Tom Explains His Fly Patterns

I typically use standard patterns and have a lot of confidence in proven flies like the Sparkle Dun, Pat’s Rubber Legs, Prince Nymph, Game Changer, and many others. Sometimes I make small modifications to them like putting rubber legs instead of biots on Prince Nymphs but I don’t consider these new fly patterns. There are times, however, when I feel a need for different patterns that aren’t covered by what you see in a fly shop. The following patterns are my go-to flies when standards don’t work, or where my modification of a standard pattern is more than just a color or single material change.

  • Tom Rosenbauer’s Deep Pupa – I am a big fan of the late Gary LaFontaine’s Deep Pupa but I’ve gradually modified it over the years to come up with a version I think is more effective. I replaced the fur body with bright green Ultra Wire, keeping the Antron overlay. I also added a bead, but a black one for subtlety. And the one aspect of a caddis pupa that is quite prominent, and I feel LaFontaine missed, were the dark wing pads, which are very prominent on an emerging caddis.
  • Tom Rosenbauer’s Wire Caddis Larva – Most trout streams are full of small, thin cased caddis larvae that live all over rocks on the bottom. They move around and are not tightly attached, so they often drift off the bottom and into the current. I think trout look for them and I have found these larvae in many trout gullets after giving them a throat pump. It’s a great fly on a Euro rig or when fishing a dry dropper when nothing is hatching.
  • Tom Rosenbauer’s Wire Mayfly Nymph – There are so many slim mayfly nymphs with a brownish olive tone that a generic pattern that sinks quickly and has the right profile in these colors is almost always successful. This one imitates sulfurs and Hendricksons in the larger sizes and the various olives and PMDs in the smaller sizes. It works very well prior to a hatch, or even during the hatch.
  • Tom Rosenbauer’s Rabbit’s Foot Emerger – The Rabbit’s Foot Emerger is a pattern I’ve used for about 30 years and guides all over the country swear by it. It floats down in the film, but the rabbit’s foot wing is highly visible and highly mobile and suggests the impression of movement. I’ve updated it a bit with a Tactical Wide Gape Hook, and I now put the CDC alongside the wings as “outriggers” to keep the fly positioned in the surface film. The Brown/olive version works for the many species of small olive-colored mayflies, which fish seem to prefer in the emerger stage. The PMD/Sulfur version works for the many species of PMDs or Pale Evening Duns or Pale Wateries throughout the world. This hatch often produces the pickiest fish of the season and this subtle, low-floating fly will fool them when conventional dry flies get refusals. The tan version works for March Brown (eastern and western), Hendrickson, Light Cahill, Gray Fox, and other tan-colored mayflies.

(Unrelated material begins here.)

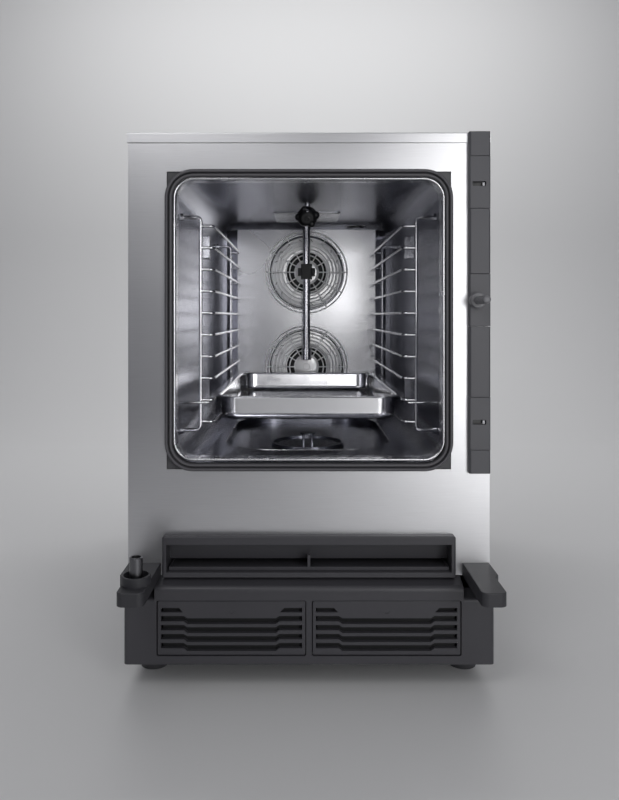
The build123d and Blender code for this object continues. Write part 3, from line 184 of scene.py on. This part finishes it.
def bump(tree, shader, height, strength, distance):
    """Give the shader a bump of that height."""
    node = tree.nodes.new("ShaderNodeBump")
    node.inputs["Strength"].default_value = strength
    node.inputs["Distance"].default_value = distance
    tree.links.new(height, node.inputs["Height"])
    tree.links.new(node.outputs["Normal"], shader.inputs["Normal"])


def scaled(colour, factor):
    """Colour made darker or lighter."""
    return tuple(min(1.0, c * factor) for c in colour)


def brushed(name, colour, roughness, grain=(1, 1, 60), fine=22.0, depth=0.12):
    """Brushed steel: long streaks in tone and roughness, with a slight bump across the grain."""
    material, tree, shader = new_material(name, colour, roughness, 1.0)
    streaks = noise(tree, fine, 4.0, grain)
    clouds = noise(tree, 3.0, 2.0)
    tree.links.new(tint(tree, streaks, scaled(colour, 0.92), scaled(colour, 1.06)),
                   shader.inputs["Base Color"])
    tree.links.new(ramp(tree, clouds, roughness * 0.88, roughness * 1.14), shader.inputs["Roughness"])
    bump(tree, shader, streaks, depth, 0.0004)
    return material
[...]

  • Tom Rosenbauer’s Eck Caddis – This is a low-floating caddis imitation that I developed years ago and named for my friend the late Rick Eck. It works well for both emerging caddis and spent caddis that have come back to the water to lay eggs. You can also draw this fly underwater just before it drifts over a trout, and it will pop to the surface, looking and behaving like an emerging caddis. I find the neutral gray/brown coloration of this fly is good enough for most caddis hatches and don’t even bother tying it in other colors.

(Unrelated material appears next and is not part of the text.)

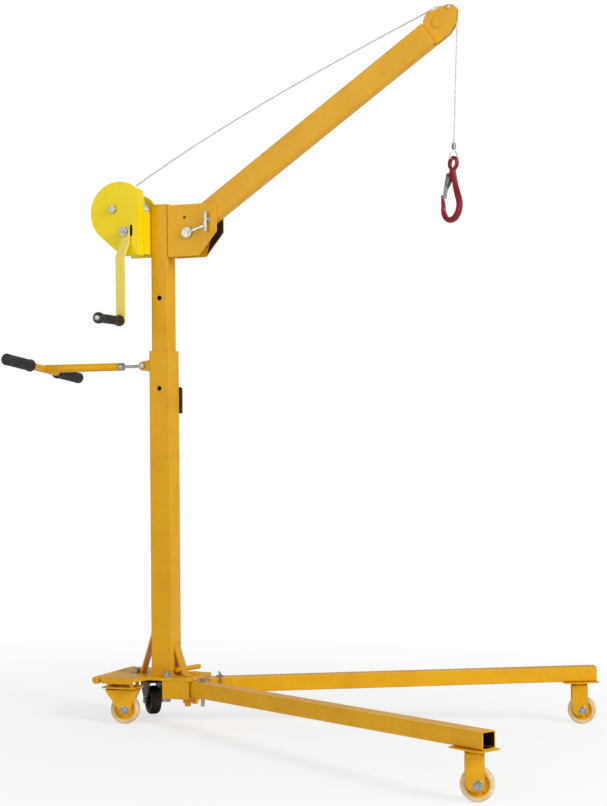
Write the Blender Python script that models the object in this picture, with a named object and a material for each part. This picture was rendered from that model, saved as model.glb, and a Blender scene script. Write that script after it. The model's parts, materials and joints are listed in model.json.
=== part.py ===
"""Portable folding jib crane: a hand winch on a telescopic mast, a folding boom and two folding legs on casters.

The crane is modelled in its own frame, in metres: X forward along the boom, Y to its left, Z up the mast,
with Z zero at the front wheels' contact and the mast's axis at X = Y = 0.
The rear casters are shorter in reach than the front ones, so the whole crane leans back on a level floor.
The empty "crane_frame" carries that lean, and puts the origin at the bottom centre of the crane's box.
"""
import math

import bmesh
import bpy
from mathutils import Matrix, Vector
from mathutils.geometry import interpolate_bezier

# ---- driving dimensions ----
GAP = 0.0003                # between pieces that touch
RUN = 0.0003                # round a pin or shaft in its hole
SLIDE_GAP = 0.0005          # round the inner mast in the outer one

MAST_SIZE = 0.060           # outer mast, square tube
MAST_WALL = 0.0045
MAST_CORNER = 0.005
MAST_HEIGHT = 0.840
INNER_WALL = 0.003
INNER_LENGTH = 0.780
HEAD_HEIGHT = 0.377         # outer mast's top to the inner mast's top
CAP_THICK = 0.004
LOCK_DROP = 0.098           # mast lock hole below the outer mast's top
LOCK_PITCH = 0.235          # between the inner mast's lock holes
LOCK_R = 0.0062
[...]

  • Tom Rosenbauer’s Rosenhopper – I love the Chubby Chernobyl for prospecting and especially when using a dry hopper. It’s probably my number one dry fly except during hatches. This is my version of that fly. I replaced the rear synthetic wing and tail with elk hair and kept the front wing a high-floating synthetic because sometimes I can see elk hair better and sometimes a synthetic wing, depending on light conditions. And I think the combination of the two gives the fly a more lifelike perception from underneath. I like hare’s ear fur for the body instead of the smoother synthetic dubbing used on the original because it is buggier and holds more air bubbles than on a smoother body. I also, for aesthetic reasons, don’t like the front and rear legs crossing over each other so I only use a single rear knotted leg on each side. And the yellow foam tab is yet one more sighter—when using this fly, I want to be able to see it at all times, especially when using it as a dry dropper. This fly works as an attractor, as a hopper imitation, and as an imitation of an adult stonefly. It may even suggest a large moth to the fish.
  • Tom Rosenbauer’s Combo Platter Nymph – Pheasant tail and hare’s ear fur are magic ingredients in a fly. This nymph uses both materials to produce a heavily weighted imitation with a wide profile. It’s a deadly imitation of stonefly nymphs, and larger mayflies like the March Brown and Western Green Drake. Two black tungsten beads are hidden in the hare’s ear thorax to add heavy weight to the fly without giving it the flash of beads that sometimes make picky trout suspicious.
  • Tom Rosenbauer’s Sneaky Spinner – Rusty-colored spinners match a whole range of mayfly species. This pattern utilizes a bent hook to give the fly a more lifelike profile, and it’s also been proven to fool picky trout that have seen too many spinner imitations with straight shanks. Hooking qualities are still superb despite the bend in the shank. The wings are just sparse and sparkly enough to imitate the flash of spinner wings, and the white foam overlay on the thorax makes them easier to spot in fading light. This is an imitation I save for really fussy trout on flat water.
  • Rosenbauer Parachute Beetle – Beetles are such a useful searching or prospecting pattern. Trout see a lot of them from early spring through fall and readily take them, sometimes in the middle of a mayfly or caddisfly hatch. I like parachutes for their realistic leg profile and the way they ensure that a fly lands rightside up—unlike some foam beetles that often land upside down. I use egg yarn for the post because it flares and gives a wide hotspot for visibility by the angler, plus it helps keep the parachute hackle in place.